There are lots of brands out there, and not every brand partnership seems obvious at first glance, which comes down to the execution. However, narrowing your search down and focusing on brands that share something in common with your event will help you generate an idea and make the execution easier to communicate to your audience. If your customers can see that the partnership makes sense, they’ll be likely to engage or share it with their networks.
Decide how you want to bring your partnership to life
Once you’ve got an idea of who you’d like to collaborate with, you can begin to think about what you would like to do with a brand. This is where the collaboration will start to take shape, and there are several ways to bring a brand partnership or sponsorship to life.
Co-branding is a partnership with a brand that aims to create a new product or enhance an existing one. In the last section, we mentioned a club night collaborating with an audio brand. The result of a partnership like this could be a day of music workshops for young and underrepresented people in the community. Here, both parties have collaborated to deliver something new (the workshops), and both brands are enhanced by way of organising something of value (the music skills) for people.
Sponsorships are another way of executing brand collaboration. The slight difference between a sponsorship and a partnership is that the latter advertises a partner brand through an event.
An established local business sponsoring a family food festival or providing equipment for a bonfire night event are two examples where both parties gain value. It also strengthens the links between businesses in the local area. Once an initial connection is made, it could mean that both parties agree to a regular sponsorship deal. As the promoter, you’ve made sourcing a part of the event easier and the sponsor benefits from being seen as a business committed to giving back to the community they are based in.
Nail the pitch
Once you’ve researched suitable brands for your partnership and thought about how you’ll execute the idea, it’s time to get in contact with a brand and make a pitch. It’s worth noting that the process might not be this smooth or that the initial contact might look a bit different. You might be introduced to someone from a brand in person or at an event. Regardless of how the intro happens, you’ll need to pitch the idea.

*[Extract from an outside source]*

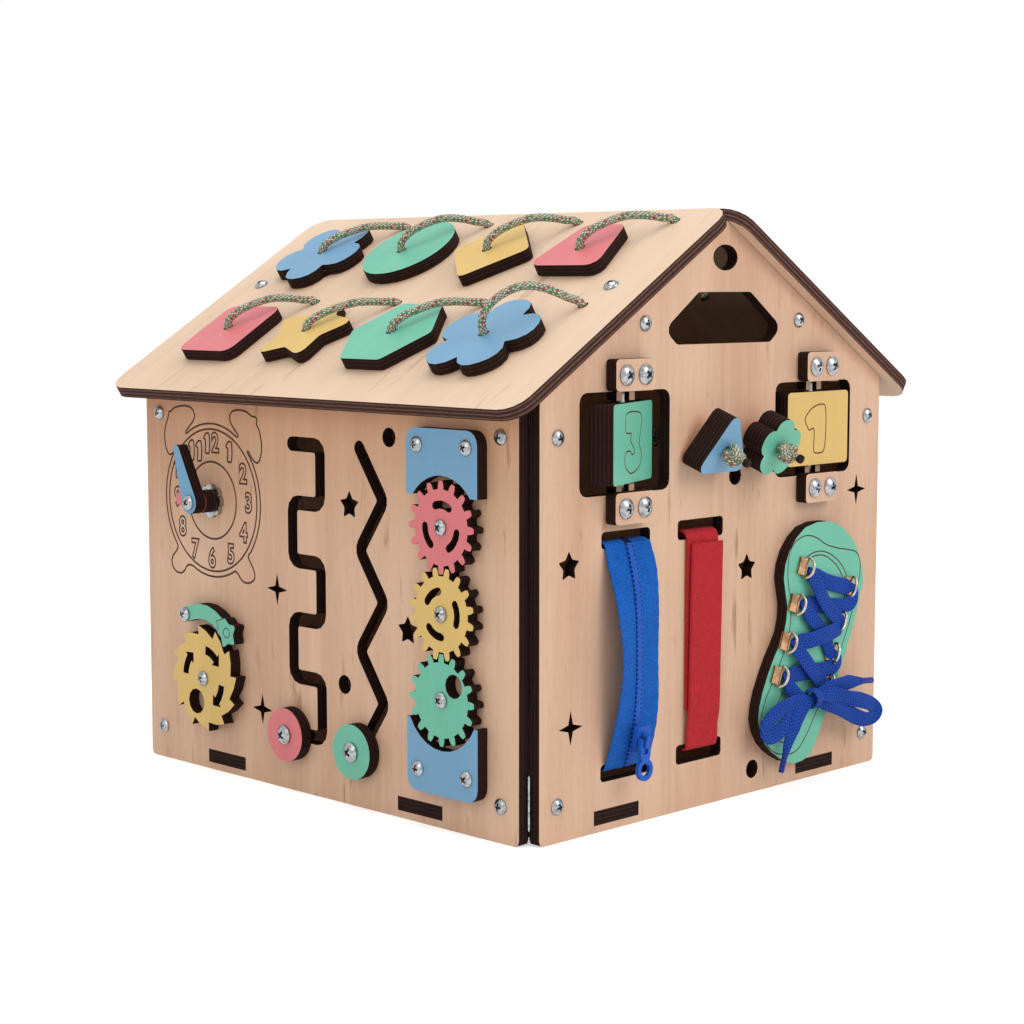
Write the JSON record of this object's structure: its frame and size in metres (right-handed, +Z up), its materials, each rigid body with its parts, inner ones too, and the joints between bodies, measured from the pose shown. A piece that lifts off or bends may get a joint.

The pitch is where you can promote the value of your event. Be confident in what you can bring to the table. After all, if you’re running a popular club night known for playing niche genres, the brand that you want to work with will be receiving part of the cultural capital you’ve built up. This is popularity money can’t buy, and the fact that you can bring people together under the banner of music is a big strength.
This can be a starting point for why the brand should work with you. If it’s a bigger name, they’ll likely be inundated with partnership offers. So, your pitch needs to stand out. The same rings true on any level, too. The partnership needs to be valuable to both parties to be a success.
If you’ve partnered with other brands on a smaller scale in the past, use that in your pitch. Similarly, ensure that you communicate where the gap in the market is for what you’re proposing.
The example of music workshops we used earlier could be appealing to brands. It gives them the chance to attach their name to a community project that brings people together. The brand’s reputation will be enhanced if the execution is correct.
Sign off the pitch with the next steps, ideally an in-person meeting. However, a preliminary meeting or a video call could work. When you send the email, ensure that the subject line is concise.
Nurture the connection
Don’t just stop once the sponsorship or partnership has ended. Analyse the results of your collaboration and determine if it was a success. If it’s successful, see if you can expand on what you’ve done with the brand.
If the brand is interested in another collaboration, try and do something that expands the scope of your previous partnership. You’ll have likely gained trust from them, so they’ll know you can deliver. An expansion might mean running an event over several days instead of one or running different events that fall under the same umbrella as your original one.
It helps to keep positive relationships with brands when partnerships don’t work out. It might’ve been something as simple as timing that meant you couldn’t execute an idea, so severing the tie, no matter how tenuous, won’t help. An opportunity to work with a brand that turned you down one year might come around the following year, and good relationships are crucial to business.
Brand partnerships and sponsorships can ultimately increase visibility for your event, allowing you to do things you couldn’t do independently. So, nurture the relationships and be ambitious. You could end up expanding your event into something you never dreamed possible.